## WHAT YOU ARE ASKED TO DO:
Only the lines from the line containing "Give this object's" to the end of the entries should be repeated, exactly as they appear.

## ENTRIES SUPPLIED:
_____

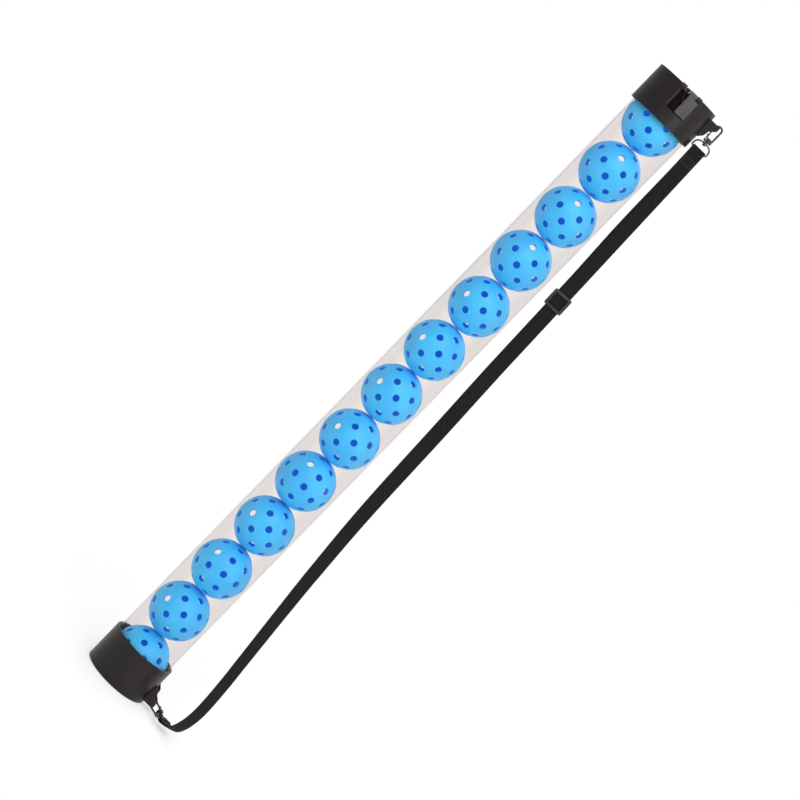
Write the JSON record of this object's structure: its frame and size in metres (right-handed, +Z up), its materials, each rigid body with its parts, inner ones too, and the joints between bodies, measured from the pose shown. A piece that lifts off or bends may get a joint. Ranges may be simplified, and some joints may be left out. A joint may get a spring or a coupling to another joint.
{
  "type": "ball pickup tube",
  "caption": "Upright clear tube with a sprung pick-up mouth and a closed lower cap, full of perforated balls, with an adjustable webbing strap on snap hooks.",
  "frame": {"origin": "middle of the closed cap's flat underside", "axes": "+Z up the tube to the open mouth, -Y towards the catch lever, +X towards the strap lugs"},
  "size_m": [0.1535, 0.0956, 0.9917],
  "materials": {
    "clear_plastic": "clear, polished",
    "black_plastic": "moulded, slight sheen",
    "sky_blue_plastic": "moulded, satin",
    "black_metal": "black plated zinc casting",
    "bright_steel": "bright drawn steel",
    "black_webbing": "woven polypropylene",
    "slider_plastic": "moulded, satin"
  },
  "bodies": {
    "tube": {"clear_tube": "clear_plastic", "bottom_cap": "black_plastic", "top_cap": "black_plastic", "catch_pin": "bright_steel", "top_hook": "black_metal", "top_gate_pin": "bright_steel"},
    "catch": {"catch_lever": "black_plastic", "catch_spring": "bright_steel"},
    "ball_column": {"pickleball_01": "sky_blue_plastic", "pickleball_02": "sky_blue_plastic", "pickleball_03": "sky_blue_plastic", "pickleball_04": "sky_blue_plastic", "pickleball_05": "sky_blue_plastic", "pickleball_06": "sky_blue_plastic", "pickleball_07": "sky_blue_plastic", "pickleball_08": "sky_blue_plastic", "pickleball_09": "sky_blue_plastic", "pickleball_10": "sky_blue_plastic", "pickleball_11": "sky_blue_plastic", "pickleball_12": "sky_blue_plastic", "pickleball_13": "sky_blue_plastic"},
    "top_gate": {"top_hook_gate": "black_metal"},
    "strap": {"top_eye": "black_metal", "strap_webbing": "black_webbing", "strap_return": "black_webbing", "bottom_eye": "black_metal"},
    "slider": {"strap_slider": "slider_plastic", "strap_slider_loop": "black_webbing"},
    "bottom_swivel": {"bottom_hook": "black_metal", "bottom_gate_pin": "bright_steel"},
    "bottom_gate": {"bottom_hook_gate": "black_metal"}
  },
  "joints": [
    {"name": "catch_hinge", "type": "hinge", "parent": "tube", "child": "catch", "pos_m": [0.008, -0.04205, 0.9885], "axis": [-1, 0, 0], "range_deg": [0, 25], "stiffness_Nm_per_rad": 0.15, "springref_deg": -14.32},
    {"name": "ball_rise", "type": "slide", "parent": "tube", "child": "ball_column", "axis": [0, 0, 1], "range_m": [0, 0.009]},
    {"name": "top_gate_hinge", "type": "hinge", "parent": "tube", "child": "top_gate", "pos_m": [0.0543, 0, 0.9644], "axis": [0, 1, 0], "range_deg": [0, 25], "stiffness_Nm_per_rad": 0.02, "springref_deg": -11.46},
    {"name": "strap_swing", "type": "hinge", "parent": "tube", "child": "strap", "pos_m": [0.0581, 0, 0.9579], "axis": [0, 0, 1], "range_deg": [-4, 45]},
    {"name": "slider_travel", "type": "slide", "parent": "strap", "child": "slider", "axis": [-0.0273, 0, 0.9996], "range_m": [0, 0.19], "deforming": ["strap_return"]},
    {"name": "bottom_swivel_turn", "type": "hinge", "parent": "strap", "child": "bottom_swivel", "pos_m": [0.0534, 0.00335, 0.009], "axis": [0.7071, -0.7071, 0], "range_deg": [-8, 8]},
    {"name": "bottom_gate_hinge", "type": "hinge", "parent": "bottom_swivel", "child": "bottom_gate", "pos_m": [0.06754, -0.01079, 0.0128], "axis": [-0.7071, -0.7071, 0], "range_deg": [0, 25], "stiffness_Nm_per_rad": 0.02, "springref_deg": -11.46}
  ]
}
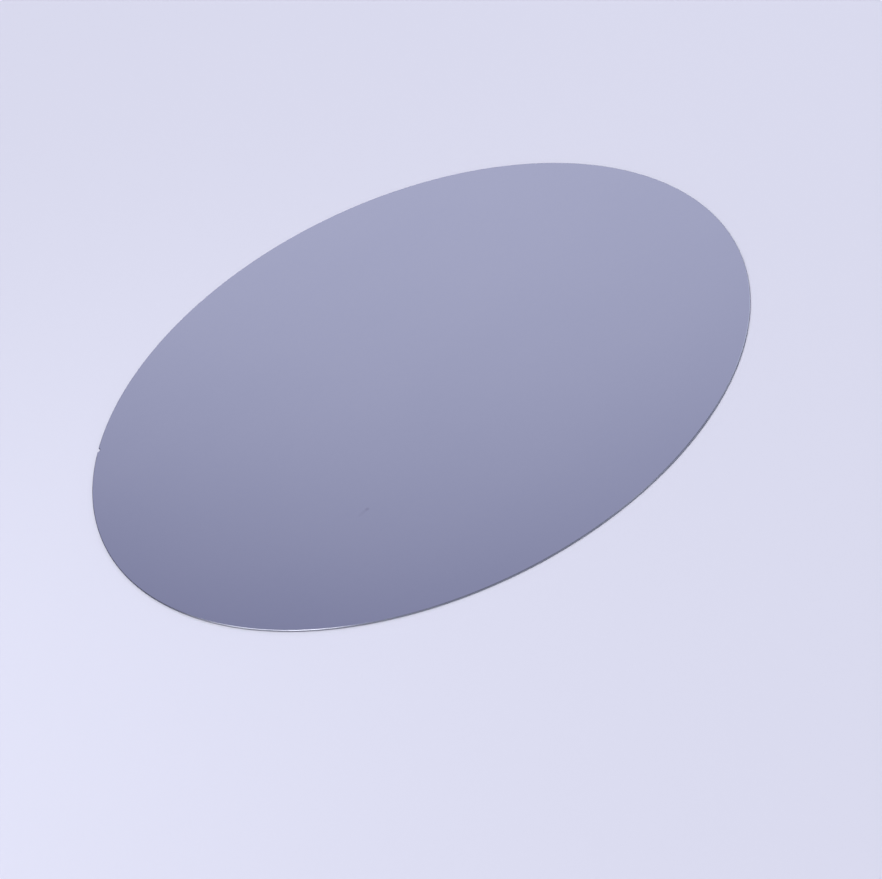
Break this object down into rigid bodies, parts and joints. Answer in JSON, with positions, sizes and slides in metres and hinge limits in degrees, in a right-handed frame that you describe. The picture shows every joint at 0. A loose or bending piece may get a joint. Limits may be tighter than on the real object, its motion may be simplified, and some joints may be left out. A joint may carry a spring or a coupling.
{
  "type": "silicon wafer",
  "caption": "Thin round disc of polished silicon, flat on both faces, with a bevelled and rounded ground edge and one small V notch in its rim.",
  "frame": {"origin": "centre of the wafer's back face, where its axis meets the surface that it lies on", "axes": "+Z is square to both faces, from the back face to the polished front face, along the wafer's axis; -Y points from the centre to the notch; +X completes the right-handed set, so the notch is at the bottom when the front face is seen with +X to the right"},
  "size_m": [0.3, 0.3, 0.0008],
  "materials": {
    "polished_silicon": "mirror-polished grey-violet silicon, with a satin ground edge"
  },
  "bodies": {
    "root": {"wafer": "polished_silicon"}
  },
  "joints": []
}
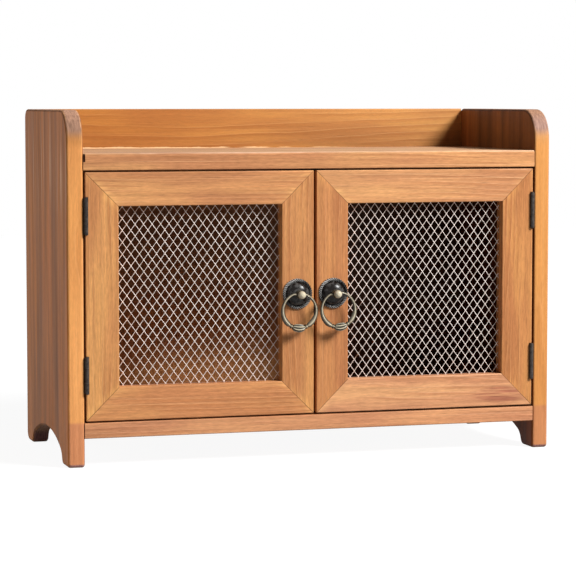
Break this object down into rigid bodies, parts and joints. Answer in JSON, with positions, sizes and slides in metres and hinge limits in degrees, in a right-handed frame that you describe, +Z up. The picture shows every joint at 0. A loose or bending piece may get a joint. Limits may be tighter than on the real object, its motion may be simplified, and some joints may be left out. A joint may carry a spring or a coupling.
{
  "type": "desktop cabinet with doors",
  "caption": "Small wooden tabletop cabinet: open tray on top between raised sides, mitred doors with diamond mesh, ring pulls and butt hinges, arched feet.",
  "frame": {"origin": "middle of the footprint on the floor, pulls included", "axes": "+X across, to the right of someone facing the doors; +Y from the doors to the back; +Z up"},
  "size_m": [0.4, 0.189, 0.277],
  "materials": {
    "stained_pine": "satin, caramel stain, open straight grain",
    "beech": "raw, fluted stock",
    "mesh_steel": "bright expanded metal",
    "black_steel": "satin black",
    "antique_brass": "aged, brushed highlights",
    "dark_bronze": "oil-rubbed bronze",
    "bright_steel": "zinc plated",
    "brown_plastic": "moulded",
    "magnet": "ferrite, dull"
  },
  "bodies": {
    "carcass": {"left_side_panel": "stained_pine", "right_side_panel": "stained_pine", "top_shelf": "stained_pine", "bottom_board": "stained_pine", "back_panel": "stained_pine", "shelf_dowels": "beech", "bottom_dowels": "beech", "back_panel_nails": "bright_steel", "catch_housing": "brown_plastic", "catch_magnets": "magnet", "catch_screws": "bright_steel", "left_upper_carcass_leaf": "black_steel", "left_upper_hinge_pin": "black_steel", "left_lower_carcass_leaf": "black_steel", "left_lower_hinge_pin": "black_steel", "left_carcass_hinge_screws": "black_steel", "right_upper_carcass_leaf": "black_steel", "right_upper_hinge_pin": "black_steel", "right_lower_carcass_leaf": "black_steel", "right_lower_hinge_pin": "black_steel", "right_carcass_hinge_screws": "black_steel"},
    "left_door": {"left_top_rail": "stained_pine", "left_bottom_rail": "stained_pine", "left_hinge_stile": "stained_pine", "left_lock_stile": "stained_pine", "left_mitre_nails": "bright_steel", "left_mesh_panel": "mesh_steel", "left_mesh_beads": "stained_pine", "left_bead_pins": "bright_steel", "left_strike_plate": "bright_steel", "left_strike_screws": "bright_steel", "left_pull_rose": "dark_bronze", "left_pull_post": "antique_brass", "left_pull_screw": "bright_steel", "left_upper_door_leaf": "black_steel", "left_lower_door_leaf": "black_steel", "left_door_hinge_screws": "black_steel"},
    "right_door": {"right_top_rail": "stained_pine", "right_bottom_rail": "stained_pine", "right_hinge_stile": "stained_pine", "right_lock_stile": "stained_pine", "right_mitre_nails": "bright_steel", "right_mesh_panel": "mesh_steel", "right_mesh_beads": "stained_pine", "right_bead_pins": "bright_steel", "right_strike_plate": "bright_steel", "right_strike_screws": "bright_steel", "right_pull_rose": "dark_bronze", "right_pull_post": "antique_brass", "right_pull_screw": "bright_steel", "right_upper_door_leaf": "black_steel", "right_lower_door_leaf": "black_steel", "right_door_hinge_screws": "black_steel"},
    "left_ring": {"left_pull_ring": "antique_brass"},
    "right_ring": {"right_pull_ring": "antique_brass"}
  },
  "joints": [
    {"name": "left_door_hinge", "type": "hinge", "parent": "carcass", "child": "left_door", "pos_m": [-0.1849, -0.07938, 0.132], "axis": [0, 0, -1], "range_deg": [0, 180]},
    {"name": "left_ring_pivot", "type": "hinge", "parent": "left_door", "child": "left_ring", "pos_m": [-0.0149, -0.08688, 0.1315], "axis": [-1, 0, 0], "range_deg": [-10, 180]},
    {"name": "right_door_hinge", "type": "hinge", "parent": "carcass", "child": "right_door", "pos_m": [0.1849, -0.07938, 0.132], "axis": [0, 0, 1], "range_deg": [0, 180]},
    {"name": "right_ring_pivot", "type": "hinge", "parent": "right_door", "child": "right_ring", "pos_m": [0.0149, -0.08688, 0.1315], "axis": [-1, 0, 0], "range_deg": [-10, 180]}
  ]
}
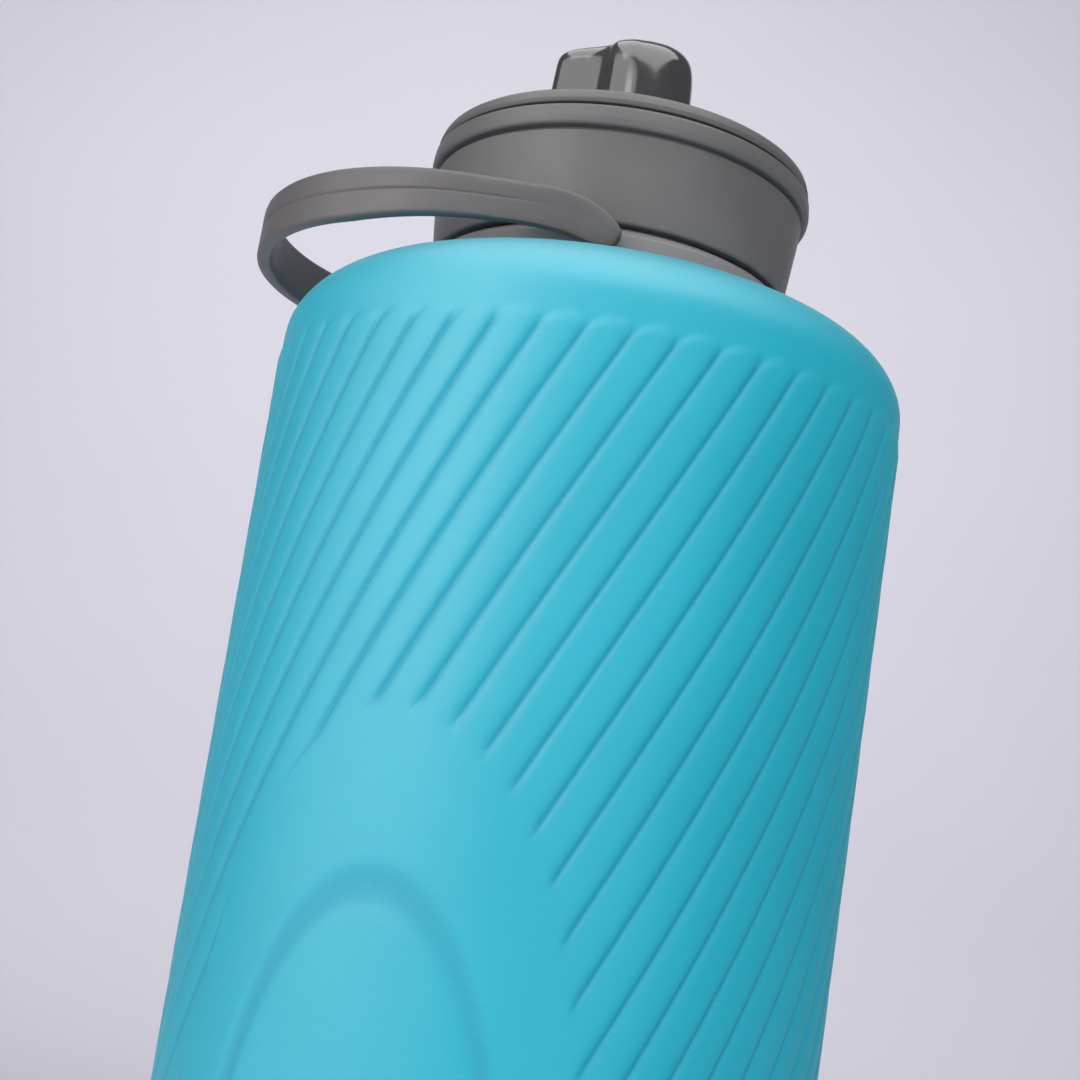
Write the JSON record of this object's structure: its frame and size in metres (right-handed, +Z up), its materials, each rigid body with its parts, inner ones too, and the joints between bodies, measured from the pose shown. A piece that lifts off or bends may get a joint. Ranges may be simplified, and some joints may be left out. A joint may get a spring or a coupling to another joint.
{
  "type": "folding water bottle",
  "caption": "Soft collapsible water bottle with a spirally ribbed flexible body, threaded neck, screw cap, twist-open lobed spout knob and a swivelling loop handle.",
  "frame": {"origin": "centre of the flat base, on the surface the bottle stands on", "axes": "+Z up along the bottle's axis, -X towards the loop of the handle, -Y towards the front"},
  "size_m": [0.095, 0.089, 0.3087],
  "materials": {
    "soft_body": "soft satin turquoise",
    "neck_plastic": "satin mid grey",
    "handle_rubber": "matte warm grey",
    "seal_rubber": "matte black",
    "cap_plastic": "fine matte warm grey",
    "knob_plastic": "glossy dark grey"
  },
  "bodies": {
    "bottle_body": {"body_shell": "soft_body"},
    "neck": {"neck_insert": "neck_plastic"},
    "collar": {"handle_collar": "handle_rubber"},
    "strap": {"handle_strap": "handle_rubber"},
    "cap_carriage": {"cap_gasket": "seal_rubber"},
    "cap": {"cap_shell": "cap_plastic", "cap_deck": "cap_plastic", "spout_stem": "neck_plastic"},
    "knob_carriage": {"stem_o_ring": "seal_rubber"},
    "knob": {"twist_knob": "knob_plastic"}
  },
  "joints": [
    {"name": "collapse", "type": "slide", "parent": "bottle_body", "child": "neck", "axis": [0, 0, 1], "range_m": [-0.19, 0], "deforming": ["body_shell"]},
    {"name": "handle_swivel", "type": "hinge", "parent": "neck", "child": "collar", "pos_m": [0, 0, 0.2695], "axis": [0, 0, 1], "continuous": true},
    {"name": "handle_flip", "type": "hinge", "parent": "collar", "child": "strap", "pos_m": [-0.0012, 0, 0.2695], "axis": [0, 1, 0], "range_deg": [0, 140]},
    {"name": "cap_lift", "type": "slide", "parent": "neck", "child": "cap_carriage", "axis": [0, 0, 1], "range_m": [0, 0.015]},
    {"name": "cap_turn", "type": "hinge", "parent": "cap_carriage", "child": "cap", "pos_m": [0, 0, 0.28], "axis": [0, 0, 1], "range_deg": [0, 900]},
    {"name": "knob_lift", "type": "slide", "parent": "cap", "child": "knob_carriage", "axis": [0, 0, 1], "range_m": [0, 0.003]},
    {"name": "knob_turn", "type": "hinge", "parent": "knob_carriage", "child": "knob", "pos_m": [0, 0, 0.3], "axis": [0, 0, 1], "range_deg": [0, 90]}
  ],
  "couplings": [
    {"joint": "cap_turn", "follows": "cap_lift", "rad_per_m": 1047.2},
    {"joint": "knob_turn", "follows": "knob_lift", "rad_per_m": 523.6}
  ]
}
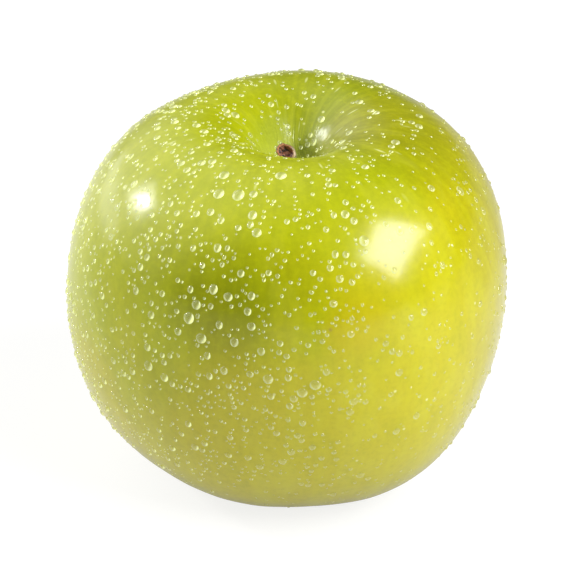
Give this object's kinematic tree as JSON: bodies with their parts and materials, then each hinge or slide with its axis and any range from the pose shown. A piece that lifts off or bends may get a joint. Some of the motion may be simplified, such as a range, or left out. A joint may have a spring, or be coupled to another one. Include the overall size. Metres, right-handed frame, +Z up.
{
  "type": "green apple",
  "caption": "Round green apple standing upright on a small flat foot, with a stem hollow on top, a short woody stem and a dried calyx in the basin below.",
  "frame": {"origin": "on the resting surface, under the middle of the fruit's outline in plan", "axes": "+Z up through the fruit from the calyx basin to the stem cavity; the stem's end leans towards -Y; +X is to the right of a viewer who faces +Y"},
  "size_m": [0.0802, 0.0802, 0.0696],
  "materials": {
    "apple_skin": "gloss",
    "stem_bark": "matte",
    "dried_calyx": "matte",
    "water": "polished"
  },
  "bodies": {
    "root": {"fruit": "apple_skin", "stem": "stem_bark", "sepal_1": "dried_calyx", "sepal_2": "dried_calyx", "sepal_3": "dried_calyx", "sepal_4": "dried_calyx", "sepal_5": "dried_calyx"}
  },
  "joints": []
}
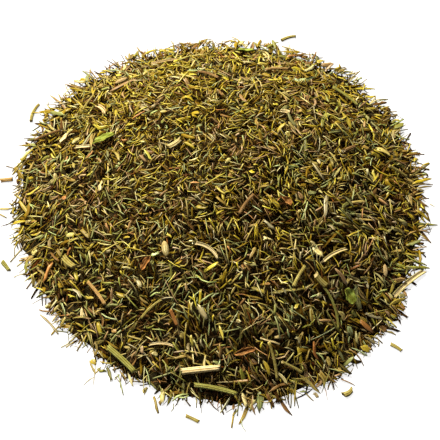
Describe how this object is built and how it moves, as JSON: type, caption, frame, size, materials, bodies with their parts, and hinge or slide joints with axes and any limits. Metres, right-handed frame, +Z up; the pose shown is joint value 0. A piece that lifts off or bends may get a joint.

_____

## RESPONSE:
Give this object's kinematic tree as JSON: bodies with their parts and materials, then each hinge or slide with its axis and any range from the pose shown. A piece that lifts off or bends may get a joint. Some of the motion may be simplified, such as a range, or left out. A joint may have a spring, or be coupled to another one. Include the overall size. Metres, right-handed frame, +Z up.
{
  "type": "green apple",
  "caption": "Round green apple standing upright on a small flat foot, with a stem hollow on top, a short woody stem and a dried calyx in the basin below.",
  "frame": {"origin": "on the resting surface, under the middle of the fruit's outline in plan", "axes": "+Z up through the fruit from the calyx basin to the stem cavity; the stem's end leans towards -Y; +X is to the right of a viewer who faces +Y"},
  "size_m": [0.0802, 0.0802, 0.0696],
  "materials": {
    "apple_skin": "gloss",
    "stem_bark": "matte",
    "dried_calyx": "matte",
    "water": "polished"
  },
  "bodies": {
    "root": {"fruit": "apple_skin", "stem": "stem_bark", "sepal_1": "dried_calyx", "sepal_2": "dried_calyx", "sepal_3": "dried_calyx", "sepal_4": "dried_calyx", "sepal_5": "dried_calyx"}
  },
  "joints": []
}
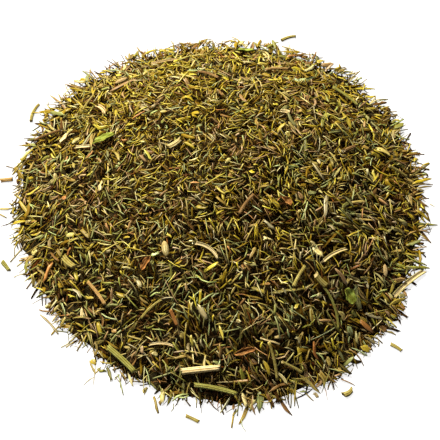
Describe how this object is built and how it moves, as JSON: type, caption, frame, size, materials, bodies with their parts, and hinge or slide joints with axes and any limits. Metres, right-handed frame, +Z up; the pose shown is joint value 0. A piece that lifts off or bends may get a joint.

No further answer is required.